他のサイトなど外部から評価してもらうことで「このサイトは信頼できる」とクローラーに認識させることができ、結果として検索結果にも影響を与えます。
外部対策で評価につながる最も重要な対応が、被リンク(外部リンク)を獲得することです。
外部リンクとは、外部のWebサイトから自社のWebサイトに対して設置されたリンクのことを言います。
つまり、「ここのサイトにはとても良い情報が書かれているから参考情報としてリンクさせたい」と思ってもらえることが重要です。
そのためには、良質なコンテンツを作成する必要があります。
また、SNSや広告などを使って自社のWebサイトを積極的に共有することも効果的です。
少しでも知ってもらうことで、リンクを張ってもらう機会を増やします。
コンテンツ制作
3つ目は、ユーザーのニーズにあった良質なコンテンツの制作です。
SEO対策をするには、まずはユーザーのことをしっかり理解することから始まります。
ユーザーがどのような単語やフレーズで検索するかを分析し、その検索意図にあったコンテンツを作成しましょう。
コンテンツを作成する際には「E-E-A-T」を意識することも大切だと言われています。
「E-E-A-T」とは、Googleの検索品質評価ガイドラインに定義されているWebサイトの評価基準を指し、「Experience(経験)」「Expertise(専門性)」「Authoritativeness(権威性)」「Trustworthiness(信頼性)」の頭文字を取った言葉です。
これらの4つを意識してコンテンツを作成しましょう。
ページエクスペリエンス最適化
最後はページエクスペリエンスの最適化を紹介します。
ページエクスペリエンスとは、言葉の通り「Webページのユーザー体験」を意味し、ユーザーにとってそのWebページの利便性が高いか否かを測る指標です。
Googleのランク評価にも含まれている指標のため、最適化は必要不可欠です。
ここでは、具体的な対応を3つ紹介します。
- ページスピード改善
Webページの読み込みスピードが遅いと、ユーザーの離脱にもつながります。表示速度が遅い場合は、改善するようにしましょう。 - レスポンシブデザインの採用
レスポンシブデザインとは、PCやスマートフォンなど様々な大きさの画面に適応することです。

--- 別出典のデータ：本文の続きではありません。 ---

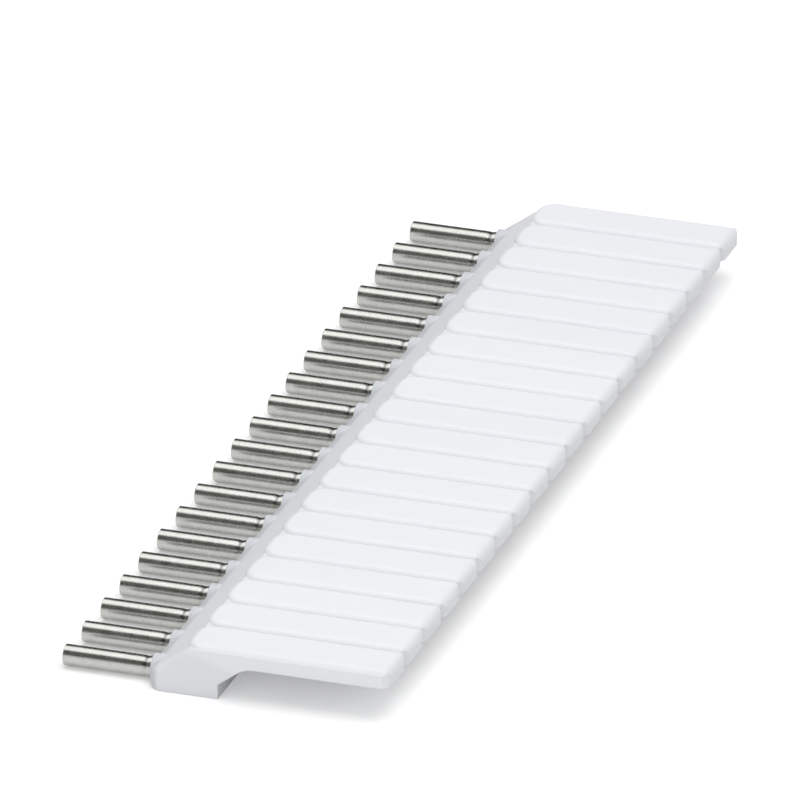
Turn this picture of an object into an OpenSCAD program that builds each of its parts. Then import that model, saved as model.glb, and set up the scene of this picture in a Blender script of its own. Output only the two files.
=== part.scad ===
// Insertion bridge for a row of screw terminals.
// A flat stamped comb joins all poles. Each of its tongues runs into a round
// sleeve, and one white moulding holds the comb and the sleeve roots. Behind
// the sleeves the moulding climbs a ramp to a plate of ribbed grip fingers.
// X runs from the sleeves to the finger ends, Y along the row, Z up from the sole
// of the foot, and the origin is under the middle of the whole part. The modules
// measure X from the front wall, where the sleeves come out. Sizes in millimetres.

/* [Row] */
// Number of poles in the row
poles = 20; // [2:1:20]
// Distance from one pole to the next
pitch = 6.2; // [5.6:0.1:8]

/* [Sleeves] */
// Outer diameter of a sleeve
sleeve_d = 2.36; // [2.2:0.02:2.6]
// Wall of a sleeve
sleeve_wall = 0.25; // [0.15:0.05:0.35]
// Length of a sleeve in front of the moulding
sleeve_out = 10.1; // [6:0.1:14]
// Length of a sleeve held in the moulding
sleeve_root = 2; // [1.5:0.1:3]
// Height of the sleeves above the surface that the foot stands on
sleeve_lift = 0.08; // [0.05:0.01:0.3]
// Depth of the ring pressed into a sleeve near its root
neck_depth = 0.06; // [0.02:0.01:0.1]
// Distance of that ring's deepest line from the front wall
neck_from_wall = 0.72; // [0.6:0.02:1.5]
// Length of each slope at the sides of the ring
neck_slope = 0.42; // [0.3:0.02:0.6]
// How much the lip of a sleeve stands out from its tube
lip_step = 0.03; // [0.01:0.01:0.06]
// Chamfer round the free end of a sleeve
tip_chamfer = 0.08; // [0.04:0.01:0.12]

/* [Comb] */
// Thickness of the stamped comb
comb_t = 0.8; // [0.5:0.05:1]
// Gap between the corners of a tongue and the sleeve round it
tongue_gap = 0.1; // [0.05:0.01:0.2]
// Distance of a tongue's end from the sleeve's free end
tongue_back = 1; // [0.5:0.1:3]
// Gap between the sleeve roots and the comb's back strip
strip_gap = 0.6; // [0.3:0.1:1]
// Width of the comb's back strip
strip_w = 4.2; // [3:0.1:4.4]
// Moulding left outside each end of the back strip
strip_end_wall = 1; // [0.6:0.1:2]

/* [Moulding] */
// Length from the front wall to the finger ends
reach = 27.5; // [22:0.5:36]
// Height of the front wall
front_h = 1.92; // [1.7:0.02:2.3]
// Angle of the ramp and of the slope under it
ramp_angle = 36.3; // [30:0.5:42]
// Length of the foot
foot_l = 8.2; // [8:0.1:9]
// Height of the foot's back face
foot_h = 1.72; // [1.2:0.02:2.4]
// Height of the plate's underside
under_z = 3.96; // [3.6:0.02:4.6]
// Fillet where the slope under the ramp meets the plate's underside
under_r = 3; // [1:0.5:5]
// Thickness of the plate over a finger
plate_t = 1.96; // [1.5:0.02:2.4]
// Rounding along the lower edge of the front wall
toe_r = 1.3; // [0.5:0.1:1.5]
// Rounding of the upright corners at the ends of the front wall
corner_r = 1.9; // [1:0.1:2.4]
// Wall of the hood over each sleeve root
hood_wall = 0.35; // [0.2:0.05:0.5]

/* [Fingers] */
// Depth of the grooves between fingers
groove_depth = 0.5; // [0.3:0.05:0.6]
// Gap between the sides of two fingers
groove_w = 0.1; // [0.06:0.02:0.4]
// Rounding along the fingers' upper edges and the ramp's two ends
edge_r = 0.9; // [0.6:0.1:1.1]
// Distance from the front wall to the fingers' noses on the ramp
finger_start = 4.3; // [4:0.1:6]
// Rounding of a nose's corners, seen from above
nose_r = 2.2; // [1.2:0.1:2.6]
// Rounding along the upper edge of the finger ends
end_r = 1; // [0.5:0.1:1.2]
// Rounding of the upright corners of the finger ends
tip_r = 1.1; // [0.5:0.1:1.5]
// Depth of the notches between finger ends
notch = 0.65; // [0.4:0.05:0.8]

/* [Hidden] */
$fn = 64;
white = [0.93, 0.94, 0.95];
copper = [0.78, 0.5, 0.34];
tin = [0.75, 0.75, 0.72];
// How far a cutting shape runs past what it cuts
past = 1;

sleeve_r = sleeve_d / 2;
bore_r = sleeve_r - sleeve_wall;
lip_r = sleeve_r + lip_step;
axis_z = sleeve_r + sleeve_lift;
tongue_w = 2 * sqrt(pow(bore_r - tongue_gap, 2) - pow(comb_t / 2, 2));
strip_x = sleeve_root + strip_gap;

finger_w = pitch - groove_w;
top_z = under_z + plate_t;
floor_z = top_z - groove_depth;
ramp_top_x = (floor_z - front_h) / tan(ramp_angle);
under_x = foot_l + (under_z - foot_h) / tan(ramp_angle);
under_run = under_r * tan(ramp_angle / 2);
web_x = reach - notch;
last_y = (poles * pitch - groove_w) / 2;
first_y = -last_y;
hood_r = lip_r + hood_wall;
hood_l = (axis_z + hood_r - front_h) / tan(ramp_angle) + past / 4;
nose_x = finger_start + nose_r;

// Middle of one pole along the row
function pole_y(i) = (i - (poles - 1) / 2) * pitch;

// Moves a piece from the front wall's frame to the middle of the whole part
module placed() {
    translate([(sleeve_out - reach) / 2, 0, 0]) children();
}

// A shape drawn in X and Z, made solid from one place along the row to another
module along_row(y0, y1) {
    translate([0, y1, 0]) rotate([90, 0, 0]) linear_extrude(y1 - y0) children();
}

// Side view of the moulding without its fingers
module body_side() {
    difference() {
        polygon([
            [0, 0], [foot_l, 0], [foot_l, foot_h], [under_x, under_z],
            [web_x, under_z], [web_x, floor_z], [ramp_top_x, floor_z], [0, front_h]
        ]);
        difference() {
            translate([-past, -past]) square(toe_r + past);
            translate([toe_r, toe_r]) circle(toe_r);
        }
    }
    difference() {
        polygon([
            [under_x - under_run * cos(ramp_angle), under_z - under_run * sin(ramp_angle)],
            [under_x + under_run, under_z], [under_x, under_z]
        ]);
        translate([under_x + under_run, under_z - under_r]) circle(under_r);
    }
}

// Plan view of the moulding, with round corners at the ends of the front wall
module body_plan() {
    translate([corner_r, first_y]) square([reach + past - corner_r, last_y - first_y]);
    translate([0, first_y + corner_r]) square([2 * corner_r, last_y - first_y - 2 * corner_r]);
    for (y = [first_y + corner_r, last_y - corner_r])
        translate([corner_r, y]) circle(corner_r);
}

// Everything under the ramp's plane, with round edges where the ramp ends
module under_ramp() {
    translate([0, 0, front_h]) rotate([0, -ramp_angle, 0])
        translate([-reach, 0, 0]) rotate([90, 0, 90]) linear_extrude(3 * reach) {
            translate([first_y, -reach]) square([last_y - first_y, reach - edge_r]);
            translate([first_y + edge_r, -reach])
                square([last_y - first_y - 2 * edge_r, reach]);
            for (y = [first_y + edge_r, last_y - edge_r])
                translate([y, -edge_r]) circle(edge_r);
        }
}

// Half-round hood over one sleeve root, its foot hidden in the front wall
module hood(i) {
    intersection() {
        translate([0, pole_y(i), axis_z]) rotate([0, 90, 0]) cylinder(r = hood_r, h = hood_l);
        translate([-past, pole_y(i) - hood_r - past, axis_z])
            cube([hood_l + 2 * past, 2 * (hood_r + past), hood_r + past]);
    }
}

// Section of a finger from an inner line to its outer side, with a round upper edge
module edge_section(run) {
    translate([0, under_z]) square([run, plate_t - edge_r]);
    translate([0, under_z]) square([run - edge_r, plate_t]);
    translate([run - edge_r, top_z - edge_r]) circle(edge_r);
}

// Side view that trims a finger's upper end edge
module finger_side() {
    difference() {
        translate([finger_start - past, under_z - past])
            square([reach - finger_start + past, plate_t + past]);
        difference() {
            translate([reach - end_r, top_z - end_r]) square(end_r + past);
            translate([reach - end_r, top_z - end_r]) circle(end_r);
        }
    }
}

// Plan view that trims a finger: the upright corners of its end
module finger_plan() {
    translate([finger_start - past, -pitch / 2]) square([reach - tip_r - finger_start + past, pitch]);
    translate([reach - tip_r - past, tip_r - finger_w / 2]) square([tip_r + past, finger_w - 2 * tip_r]);
    for (side = [-1, 1])
        translate([reach - tip_r, side * (finger_w / 2 - tip_r)]) circle(tip_r);
}

// One grip finger before its end is trimmed: a bar with a round nose
module finger_bar() {
    nose_y = finger_w / 2 - nose_r;
    translate([nose_x, 0, 0]) {
        rotate([90, 0, 90]) linear_extrude(reach - nose_x)
            for (side = [0, 1]) mirror([side, 0]) edge_section(finger_w / 2);
        translate([0, -nose_y, 0]) rotate([90, 0, 180]) linear_extrude(2 * nose_y)
            edge_section(nose_r);
        translate([0, nose_y, 0]) rotate([0, 0, 90]) rotate_extrude(angle = 90)
            edge_section(nose_r);
        translate([0, -nose_y, 0]) rotate([0, 0, 180]) rotate_extrude(angle = 90)
            edge_section(nose_r);
    }
}

// One grip finger, from its nose on the ramp to its free end
module finger(i) {
    translate([0, pole_y(i), 0])
        intersection() {
            finger_bar();
            along_row(-pitch, pitch) finger_side();
            linear_extrude(top_z + past) finger_plan();
        }
}

// The white moulding, formed round the comb and the sleeve roots
module housing() {
    color(white)
        difference() {
            union() {
                intersection() {
                    union() {
                        intersection() {
                            along_row(first_y, last_y) body_side();
                            under_ramp();
                        }
                        for (i = [0 : poles - 1]) hood(i);
                    }
                    translate([0, 0, -past]) linear_extrude(top_z + 2 * past) body_plan();
                }
                for (i = [0 : poles - 1]) finger(i);
            }
            for (i = [0 : poles - 1])
                translate([-past, pole_y(i), axis_z]) rotate([0, 90, 0])
                    cylinder(r = lip_r, h = sleeve_root + past);
            comb();
        }
}

// The flat comb: a back strip with one tongue for each pole
module comb() {
    translate([0, 0, axis_z - comb_t / 2]) linear_extrude(comb_t) {
        translate([strip_x, first_y + strip_end_wall])
            square([strip_w, last_y - first_y - 2 * strip_end_wall]);
        for (i = [0 : poles - 1])
            translate([tongue_back - sleeve_out, pole_y(i) - tongue_w / 2])
                square([sleeve_out - tongue_back + strip_x + strip_w / 2, tongue_w]);
    }
}

module bus_bar() {
    color(copper) comb();
}

// One round sleeve, turned about the axis of its pole
module pin(i) {
    neck_r = sleeve_r - neck_depth;
    neck_x = -neck_from_wall;
    color(tin)
        translate([0, pole_y(i), axis_z]) rotate([0, 90, 0]) rotate_extrude()
            polygon([
                [bore_r, -sleeve_out], [sleeve_r - tip_chamfer, -sleeve_out],
                [sleeve_r, tip_chamfer - sleeve_out],
                [sleeve_r, neck_x - neck_slope], [neck_r, neck_x], [lip_r, neck_x + neck_slope],
                [lip_r, sleeve_root], [bore_r, sleeve_root]
            ]);
}

placed() housing();
placed() bus_bar();
for (i = [0 : poles - 1])
    placed() pin(i);
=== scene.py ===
"""Insertion bridge for a row of screw terminals, lying on a white table top.

The moulding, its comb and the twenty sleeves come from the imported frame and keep
their shapes. This script gives them their finishes and sets the table, the lamps
and the camera. All lengths are in metres.
"""
from math import cos, radians, sin

import bpy
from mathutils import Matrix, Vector

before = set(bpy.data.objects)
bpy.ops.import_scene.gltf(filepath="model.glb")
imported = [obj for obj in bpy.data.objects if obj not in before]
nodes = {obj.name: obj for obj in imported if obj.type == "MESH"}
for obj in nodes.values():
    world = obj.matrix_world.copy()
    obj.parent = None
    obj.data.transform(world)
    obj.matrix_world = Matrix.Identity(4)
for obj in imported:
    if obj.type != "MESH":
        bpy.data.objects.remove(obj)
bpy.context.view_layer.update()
scene = bpy.context.scene
MM = 0.001


# Building materials

def new_material(name):
    """An empty node material, its output and a shader ready to be wired."""
    material = bpy.data.materials.new(name)
    material.use_nodes = True
    tree = material.node_tree
    tree.nodes.clear()
    out = tree.nodes.new("ShaderNodeOutputMaterial")
    shader = tree.nodes.new("ShaderNodeBsdfPrincipled")
    tree.links.new(shader.outputs["BSDF"], out.inputs["Surface"])
    return material, tree, shader


def object_point(tree, stretch=(1, 1, 1), turn=(0, 0, 0)):
    """Object coordinates, scaled along each axis."""
    coordinates = tree.nodes.new("ShaderNodeTexCoord")
    mapping = tree.nodes.new("ShaderNodeMapping")
    mapping.inputs["Scale"].default_value = stretch
    mapping.inputs["Rotation"].default_value = turn
    tree.links.new(coordinates.outputs["Object"], mapping.inputs["Vector"])
    return mapping.outputs["Vector"]


def noise(tree, point, scale, detail=2.0, roughness=0.5):
    """Noise whose grains are about 1 / scale metres wide."""
    texture = tree.nodes.new("ShaderNodeTexNoise")
    texture.inputs["Scale"].default_value = scale
    texture.inputs["Detail"].default_value = detail
    texture.inputs["Roughness"].default_value = roughness
    tree.links.new(point, texture.inputs["Vector"])
    return texture.outputs["Fac"]


def spread(tree, value, low, high, start=0.3, end=0.7):
    """Turns a noise value into one between low and high."""
    turned = tree.nodes.new("ShaderNodeMapRange")
    turned.inputs["From Min"].default_value = start
    turned.inputs["From Max"].default_value = end
    turned.inputs["To Min"].default_value = low
    turned.inputs["To Max"].default_value = high
    tree.links.new(value, turned.inputs["Value"])
    return turned.outputs["Result"]


def sums(tree, operation, *values):
    """One step of arithmetic on numbers and other nodes' results."""
    step = tree.nodes.new("ShaderNodeMath")
    step.operation = operation
    for slot, value in enumerate(values):
        if isinstance(value, (int, float)):
            step.inputs[slot].default_value = value
        else:
            tree.links.new(value, step.inputs[slot])
    return step.outputs["Value"]


def mix_colours(tree, factor, first, second):
    """A blend of two colours, each a plain one or another node's."""
    mix = tree.nodes.new("ShaderNodeMix")
    mix.data_type = "RGBA"
    for slot, colour in (("A", first), ("B", second)):
        if isinstance(colour, tuple):
            mix.inputs[slot].default_value = (*colour, 1)
        else:
            tree.links.new(colour, mix.inputs[slot])
    tree.links.new(factor, mix.inputs["Factor"])
    return mix.outputs["Result"]


def relief(tree, height, distance, strength=1.0, under=None):
    """A bump of that height in metres, on top of another one if given."""
    bump = tree.nodes.new("ShaderNodeBump")
    bump.inputs["Distance"].default_value = distance
    bump.inputs["Strength"].default_value = strength
    tree.links.new(height, bump.inputs["Height"])
    if under is not None:
        tree.links.new(under, bump.inputs["Normal"])
    return bump.outputs["Normal"]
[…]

近年、スマートフォンで閲覧するユーザーが急激に増えたことから、Googleは2018年よりモバイルフレンドリーなWebサイトを評価する基準に変えました。
SEOにおいては、スマートフォンでも見やすいWebサイトにすることが重要です。 - インタースティシャル広告の適切化
インタースティシャル広告とは、Webページが他のページに遷移する際に表示される広告のことです。
ユーザーにとっては、このインタースティシャル広告を煩わしく感じてしまうことも少なくありません。
適切に扱うことが重要です。
SEOでペナルティを受けるNG行為には注意
SEO施策は、Googleのガイドラインに違反しないように正しく行っていく必要があります。
もし、ガイドラインに違反してしまった場合、Googleペナルティが課せられる可能性があるので注意が必要です。
ペナルティを受けることになる主な要因として「質の低いコンテンツ」と「質の低いリンク」の2つがあげられます。
そのため、SEOのために質の低いコンテンツを大量に作ったり、質の低いWebサイトからのリンクの数を増やそうとするのは逆効果です。
ユーザーのことを第一に考えながら、SEO施策を行うことが何よりも重要です。
SEOの仕組みはユーザーのためにあるもの
本記事では、SEOの仕組みと具体的な施策を4つ紹介してきましたが、いかがでしたでしょうか。理解は深まりましたか?
SEOの仕組みは、ユーザーが情報にアクセスしやすいようにできていることがわかりましたね。
これからSEO対策をするうえで何よりも重要なのが、常にユーザーの目線に立って、ユーザーの求めている情報を発信していくことです。
この記事がこれからSEO対策を始める方の少しでも参考になれば幸いです。